Similarly, to the findings in the 2013 Pew report Poushter found that, "Generally, more educated, younger and less religious respondents voiced greater acceptance of homosexuality than those who are less educated, older, or more religious."

Overall, people living in Western Europe and in the Americas were generally more accepting of LGBT people than people living in Eastern Europe, the Middle East and sub-Saharan Africa. People living in East Asia and Pacific countries were split on their opinion of LGBT rights.

Pew began polling the acceptance of LGBT rights in the U.S. in 1994 and globally in 2002.

To read the full report, click .

Virtual Prides displayed resilience
Global Pride was a success and reached more than 200 million people from around the world during the 24-hour online event June 27, organizers said.

However, not everyone celebrated or demonstrated at home during the global pandemic.

Some pridegoers took to the streets despite the novel coronavirus pandemic that has killed more than half a million people worldwide. These were smaller gatherings than typically seen at usual Pride events.

More than 500 Pride events around the world were canceled or moved online due to the pandemic.

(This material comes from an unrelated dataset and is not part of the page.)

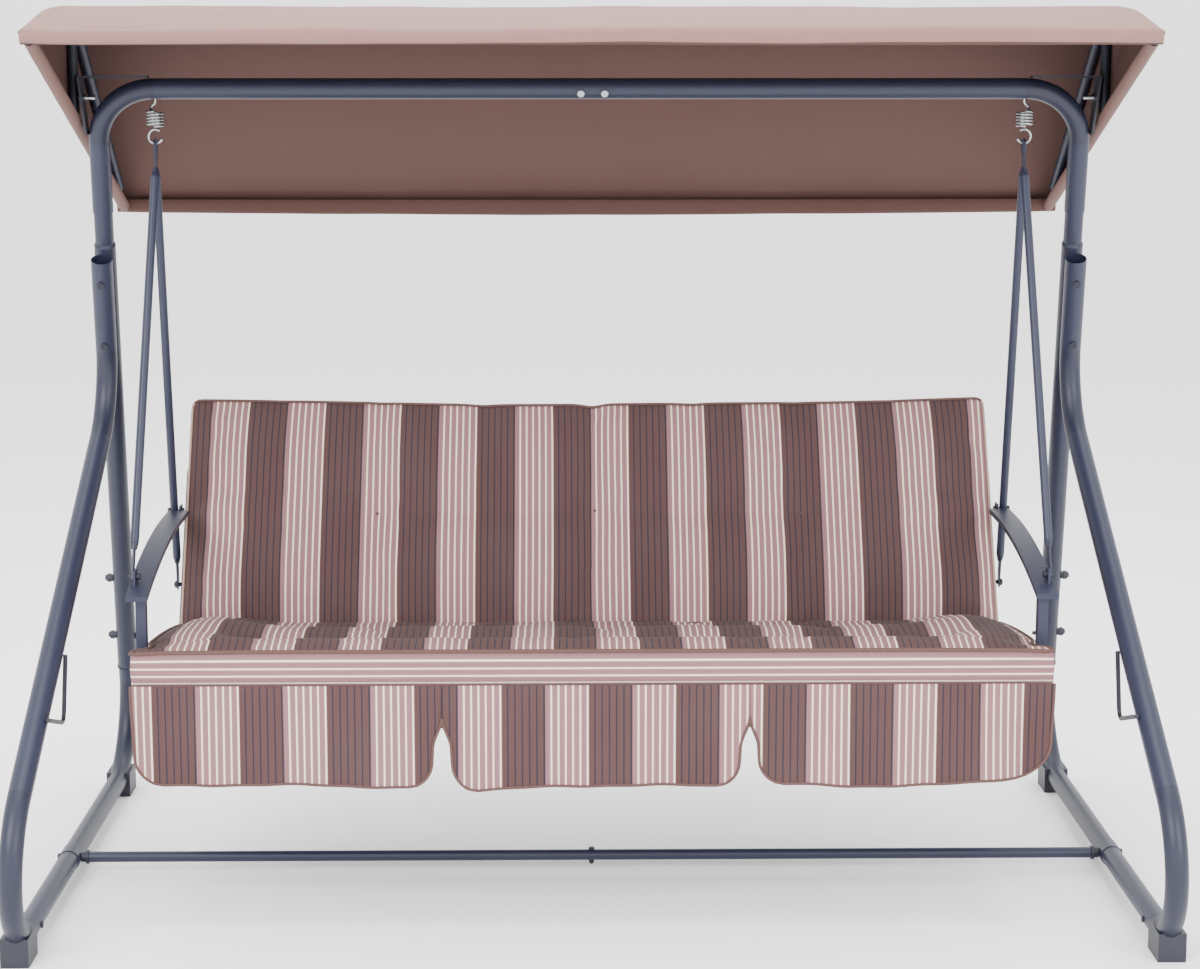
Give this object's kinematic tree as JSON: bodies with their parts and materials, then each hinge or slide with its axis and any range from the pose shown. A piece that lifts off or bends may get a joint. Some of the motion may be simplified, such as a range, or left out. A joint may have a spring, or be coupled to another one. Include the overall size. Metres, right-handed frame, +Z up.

The event that had its origins in the 1969 Stonewall riots, which since became corporate-sponsored parades in many Western cities, returned to its protest roots. Many people donned face masks and attended rallies supporting Black Lives Matter, racial inequality, and LGBTQ rights and denouncing racial inequality. There are an estimated 70 countries where gay people continue to be criminalized, at least six of which include a death penalty.

Many cities in the United States, such as San Francisco, Los Angeles, and New York, celebrated their 50th Prides digitally with online programming. There were also protest marches June 28 in San Francisco and New York.

More than 1,000 colorfully dressed people marched in Taipei, Taiwan's capital city, to mark Pride on Saturday. Taipei Pride is usually held in October.

Sarah Ondrus, a longtime Taipei resident originally from Oregon, said that while she normally attended Taipei Pride, she felt especially compelled to march on the anniversary of Stonewall.

"We're marching for those who can't," Ondrus told the New York Times.

Taiwan was also celebrating its first anniversary of becoming the first country in Asia to legalize same-sex marriage.

Berlin saw more than 3,500 demonstrators take to the German capital's streets Saturday for a protest that usually attracts more than a million people at the end of July, when the Christopher Street Day is typically held.

The two countries have been able to successfully flatten the curve against the coronavirus so far.

In Israel, Pride was a different story.

Thousands of pridegoers gathered under the slogan, "The revolution is not over," in Tel Aviv, Jerusalem, Haifa, and Beersheba despite risks due to the rising rates of COVID-19 in the country, reported the Middle East Eye.

As of Monday, Israel reported nearly 24,500 new cases and 319 deaths due to the virus out of its more than 9 million population, according to Worldometers.

In Tel Aviv, thousands of people celebrated with a concert that included Eurovision transgender singer Dana International in Rabin Square June 28.

The scene was much different in Jerusalem.

Police were deployed to the Pride event that also observed the 2015 death of LGBT ally Shira Banki, a teenager who was stabbed by ultra-Orthodox Jew Yishai Shlissel. Shlissel, who was sentenced to life in prison, wounded six others during the incident.

Several hundred people stood for a moment of silence in remembrance of Banki and for other victims of homophobia before the parade started, reported MEE.

A few dozen right-wing demonstrators protested outside pro-LGBT Jerusalem Mayor Moshe Leon's home. Police arrested 27 people prior to Sunday's event, reported Haaretz.